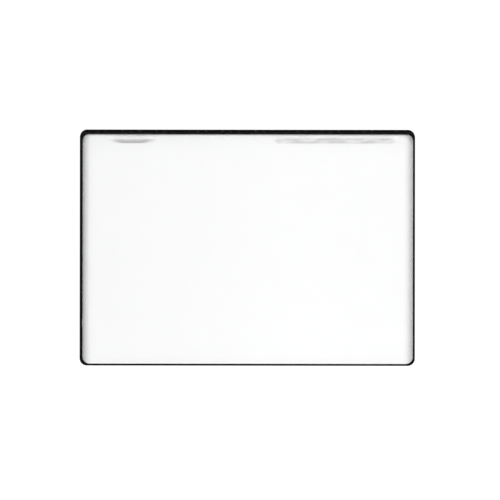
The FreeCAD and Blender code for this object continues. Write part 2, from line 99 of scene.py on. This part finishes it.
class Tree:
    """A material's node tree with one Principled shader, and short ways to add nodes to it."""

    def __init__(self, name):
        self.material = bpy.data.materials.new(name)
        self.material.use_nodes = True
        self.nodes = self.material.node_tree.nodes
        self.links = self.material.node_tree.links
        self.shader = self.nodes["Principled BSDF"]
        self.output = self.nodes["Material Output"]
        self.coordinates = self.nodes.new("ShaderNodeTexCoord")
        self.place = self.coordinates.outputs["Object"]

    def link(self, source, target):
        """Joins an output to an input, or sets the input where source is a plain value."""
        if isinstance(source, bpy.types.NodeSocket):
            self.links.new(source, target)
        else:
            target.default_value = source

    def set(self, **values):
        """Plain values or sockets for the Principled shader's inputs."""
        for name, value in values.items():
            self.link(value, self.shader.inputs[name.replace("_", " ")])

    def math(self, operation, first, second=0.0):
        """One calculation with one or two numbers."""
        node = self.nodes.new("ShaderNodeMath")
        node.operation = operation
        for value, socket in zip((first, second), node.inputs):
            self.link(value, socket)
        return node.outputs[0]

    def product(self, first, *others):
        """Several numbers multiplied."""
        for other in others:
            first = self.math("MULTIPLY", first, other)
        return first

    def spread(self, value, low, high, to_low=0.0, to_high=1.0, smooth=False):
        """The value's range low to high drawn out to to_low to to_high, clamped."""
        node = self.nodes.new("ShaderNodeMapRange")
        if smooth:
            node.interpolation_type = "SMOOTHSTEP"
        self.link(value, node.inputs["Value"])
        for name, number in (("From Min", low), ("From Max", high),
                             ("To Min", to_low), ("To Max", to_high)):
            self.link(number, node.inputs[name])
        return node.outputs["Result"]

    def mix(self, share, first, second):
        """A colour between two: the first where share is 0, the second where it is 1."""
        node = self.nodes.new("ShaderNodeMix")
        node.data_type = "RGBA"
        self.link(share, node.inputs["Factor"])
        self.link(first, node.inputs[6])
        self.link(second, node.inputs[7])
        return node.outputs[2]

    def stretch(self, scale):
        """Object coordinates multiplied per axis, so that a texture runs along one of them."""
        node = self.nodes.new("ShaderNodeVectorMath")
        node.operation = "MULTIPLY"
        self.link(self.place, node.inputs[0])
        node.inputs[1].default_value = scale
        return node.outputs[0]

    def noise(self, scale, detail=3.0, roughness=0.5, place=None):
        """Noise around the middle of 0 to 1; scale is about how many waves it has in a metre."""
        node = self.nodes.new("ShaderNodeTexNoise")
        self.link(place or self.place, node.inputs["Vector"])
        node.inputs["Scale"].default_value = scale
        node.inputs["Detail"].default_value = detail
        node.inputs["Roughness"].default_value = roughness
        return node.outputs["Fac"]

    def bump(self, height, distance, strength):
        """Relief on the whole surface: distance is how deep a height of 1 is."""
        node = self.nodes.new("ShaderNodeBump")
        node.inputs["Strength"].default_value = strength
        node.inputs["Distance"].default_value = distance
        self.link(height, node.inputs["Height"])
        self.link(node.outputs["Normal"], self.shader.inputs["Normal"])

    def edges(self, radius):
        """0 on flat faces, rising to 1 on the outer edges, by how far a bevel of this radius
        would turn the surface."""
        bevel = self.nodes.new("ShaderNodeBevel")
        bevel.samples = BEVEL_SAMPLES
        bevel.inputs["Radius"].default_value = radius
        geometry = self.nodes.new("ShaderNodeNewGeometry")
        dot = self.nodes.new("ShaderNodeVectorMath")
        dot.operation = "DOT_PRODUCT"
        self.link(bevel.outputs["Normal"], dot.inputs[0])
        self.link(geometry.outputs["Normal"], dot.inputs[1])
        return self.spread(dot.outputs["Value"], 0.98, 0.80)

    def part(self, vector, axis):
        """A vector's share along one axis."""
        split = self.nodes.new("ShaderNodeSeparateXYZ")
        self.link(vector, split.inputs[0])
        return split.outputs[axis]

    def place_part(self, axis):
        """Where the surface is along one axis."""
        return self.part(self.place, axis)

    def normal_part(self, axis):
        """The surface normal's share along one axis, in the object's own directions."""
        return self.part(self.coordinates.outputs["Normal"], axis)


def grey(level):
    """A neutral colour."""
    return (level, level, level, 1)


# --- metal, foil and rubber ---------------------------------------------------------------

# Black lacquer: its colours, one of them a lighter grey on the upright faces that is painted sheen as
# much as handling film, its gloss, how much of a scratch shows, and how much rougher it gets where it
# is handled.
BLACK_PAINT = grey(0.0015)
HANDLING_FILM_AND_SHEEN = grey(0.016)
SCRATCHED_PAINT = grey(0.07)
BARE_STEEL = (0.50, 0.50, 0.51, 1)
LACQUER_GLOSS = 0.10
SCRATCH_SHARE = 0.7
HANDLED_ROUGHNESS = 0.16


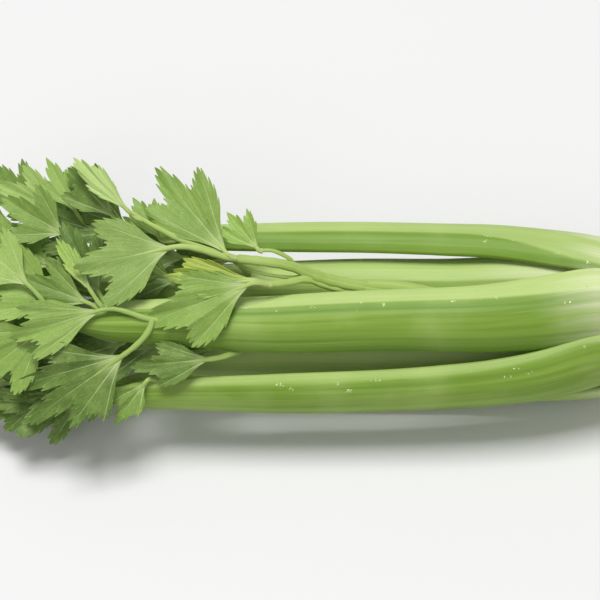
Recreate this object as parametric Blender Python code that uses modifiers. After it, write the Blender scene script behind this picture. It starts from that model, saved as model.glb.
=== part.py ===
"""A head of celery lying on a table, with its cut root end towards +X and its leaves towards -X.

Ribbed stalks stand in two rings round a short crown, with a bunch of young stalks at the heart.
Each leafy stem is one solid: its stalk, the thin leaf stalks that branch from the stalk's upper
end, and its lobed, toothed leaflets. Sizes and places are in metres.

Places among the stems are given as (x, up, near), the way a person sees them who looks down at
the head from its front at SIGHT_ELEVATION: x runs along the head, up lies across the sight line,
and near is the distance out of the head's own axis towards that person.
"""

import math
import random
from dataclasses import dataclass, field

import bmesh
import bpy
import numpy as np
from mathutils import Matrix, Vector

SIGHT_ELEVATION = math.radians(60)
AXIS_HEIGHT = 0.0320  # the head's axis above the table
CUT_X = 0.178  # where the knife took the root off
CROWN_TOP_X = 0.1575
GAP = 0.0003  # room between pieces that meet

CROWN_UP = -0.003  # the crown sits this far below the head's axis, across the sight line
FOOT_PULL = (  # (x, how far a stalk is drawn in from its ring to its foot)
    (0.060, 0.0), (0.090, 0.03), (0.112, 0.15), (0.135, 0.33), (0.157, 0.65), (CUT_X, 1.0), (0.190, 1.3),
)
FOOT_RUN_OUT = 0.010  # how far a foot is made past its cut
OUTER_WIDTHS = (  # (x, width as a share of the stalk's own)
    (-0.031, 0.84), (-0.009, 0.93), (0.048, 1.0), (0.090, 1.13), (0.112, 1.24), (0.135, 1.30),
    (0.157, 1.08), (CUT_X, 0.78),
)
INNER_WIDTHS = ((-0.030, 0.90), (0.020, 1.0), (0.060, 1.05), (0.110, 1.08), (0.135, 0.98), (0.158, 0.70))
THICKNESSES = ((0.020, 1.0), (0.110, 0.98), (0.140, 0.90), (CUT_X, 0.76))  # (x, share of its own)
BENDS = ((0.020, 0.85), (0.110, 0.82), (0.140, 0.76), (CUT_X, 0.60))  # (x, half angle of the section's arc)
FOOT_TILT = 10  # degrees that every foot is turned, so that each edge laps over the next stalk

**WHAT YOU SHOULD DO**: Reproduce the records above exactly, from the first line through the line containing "target.default_value = source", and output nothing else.

**EXERCISE OUTPUT**:
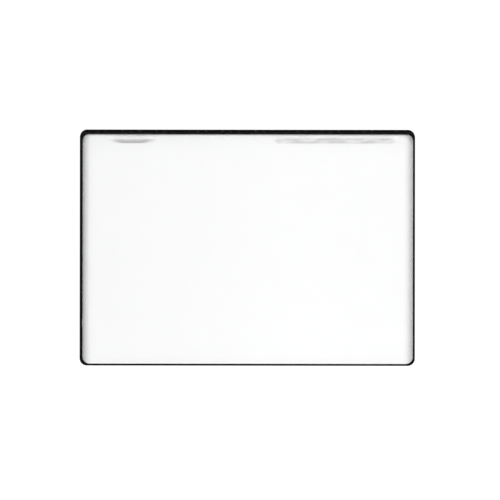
The FreeCAD and Blender code for this object continues. Write part 2, from line 99 of scene.py on. This part finishes it.
class Tree:
    """A material's node tree with one Principled shader, and short ways to add nodes to it."""

    def __init__(self, name):
        self.material = bpy.data.materials.new(name)
        self.material.use_nodes = True
        self.nodes = self.material.node_tree.nodes
        self.links = self.material.node_tree.links
        self.shader = self.nodes["Principled BSDF"]
        self.output = self.nodes["Material Output"]
        self.coordinates = self.nodes.new("ShaderNodeTexCoord")
        self.place = self.coordinates.outputs["Object"]

    def link(self, source, target):
        """Joins an output to an input, or sets the input where source is a plain value."""
        if isinstance(source, bpy.types.NodeSocket):
            self.links.new(source, target)
        else:
            target.default_value = source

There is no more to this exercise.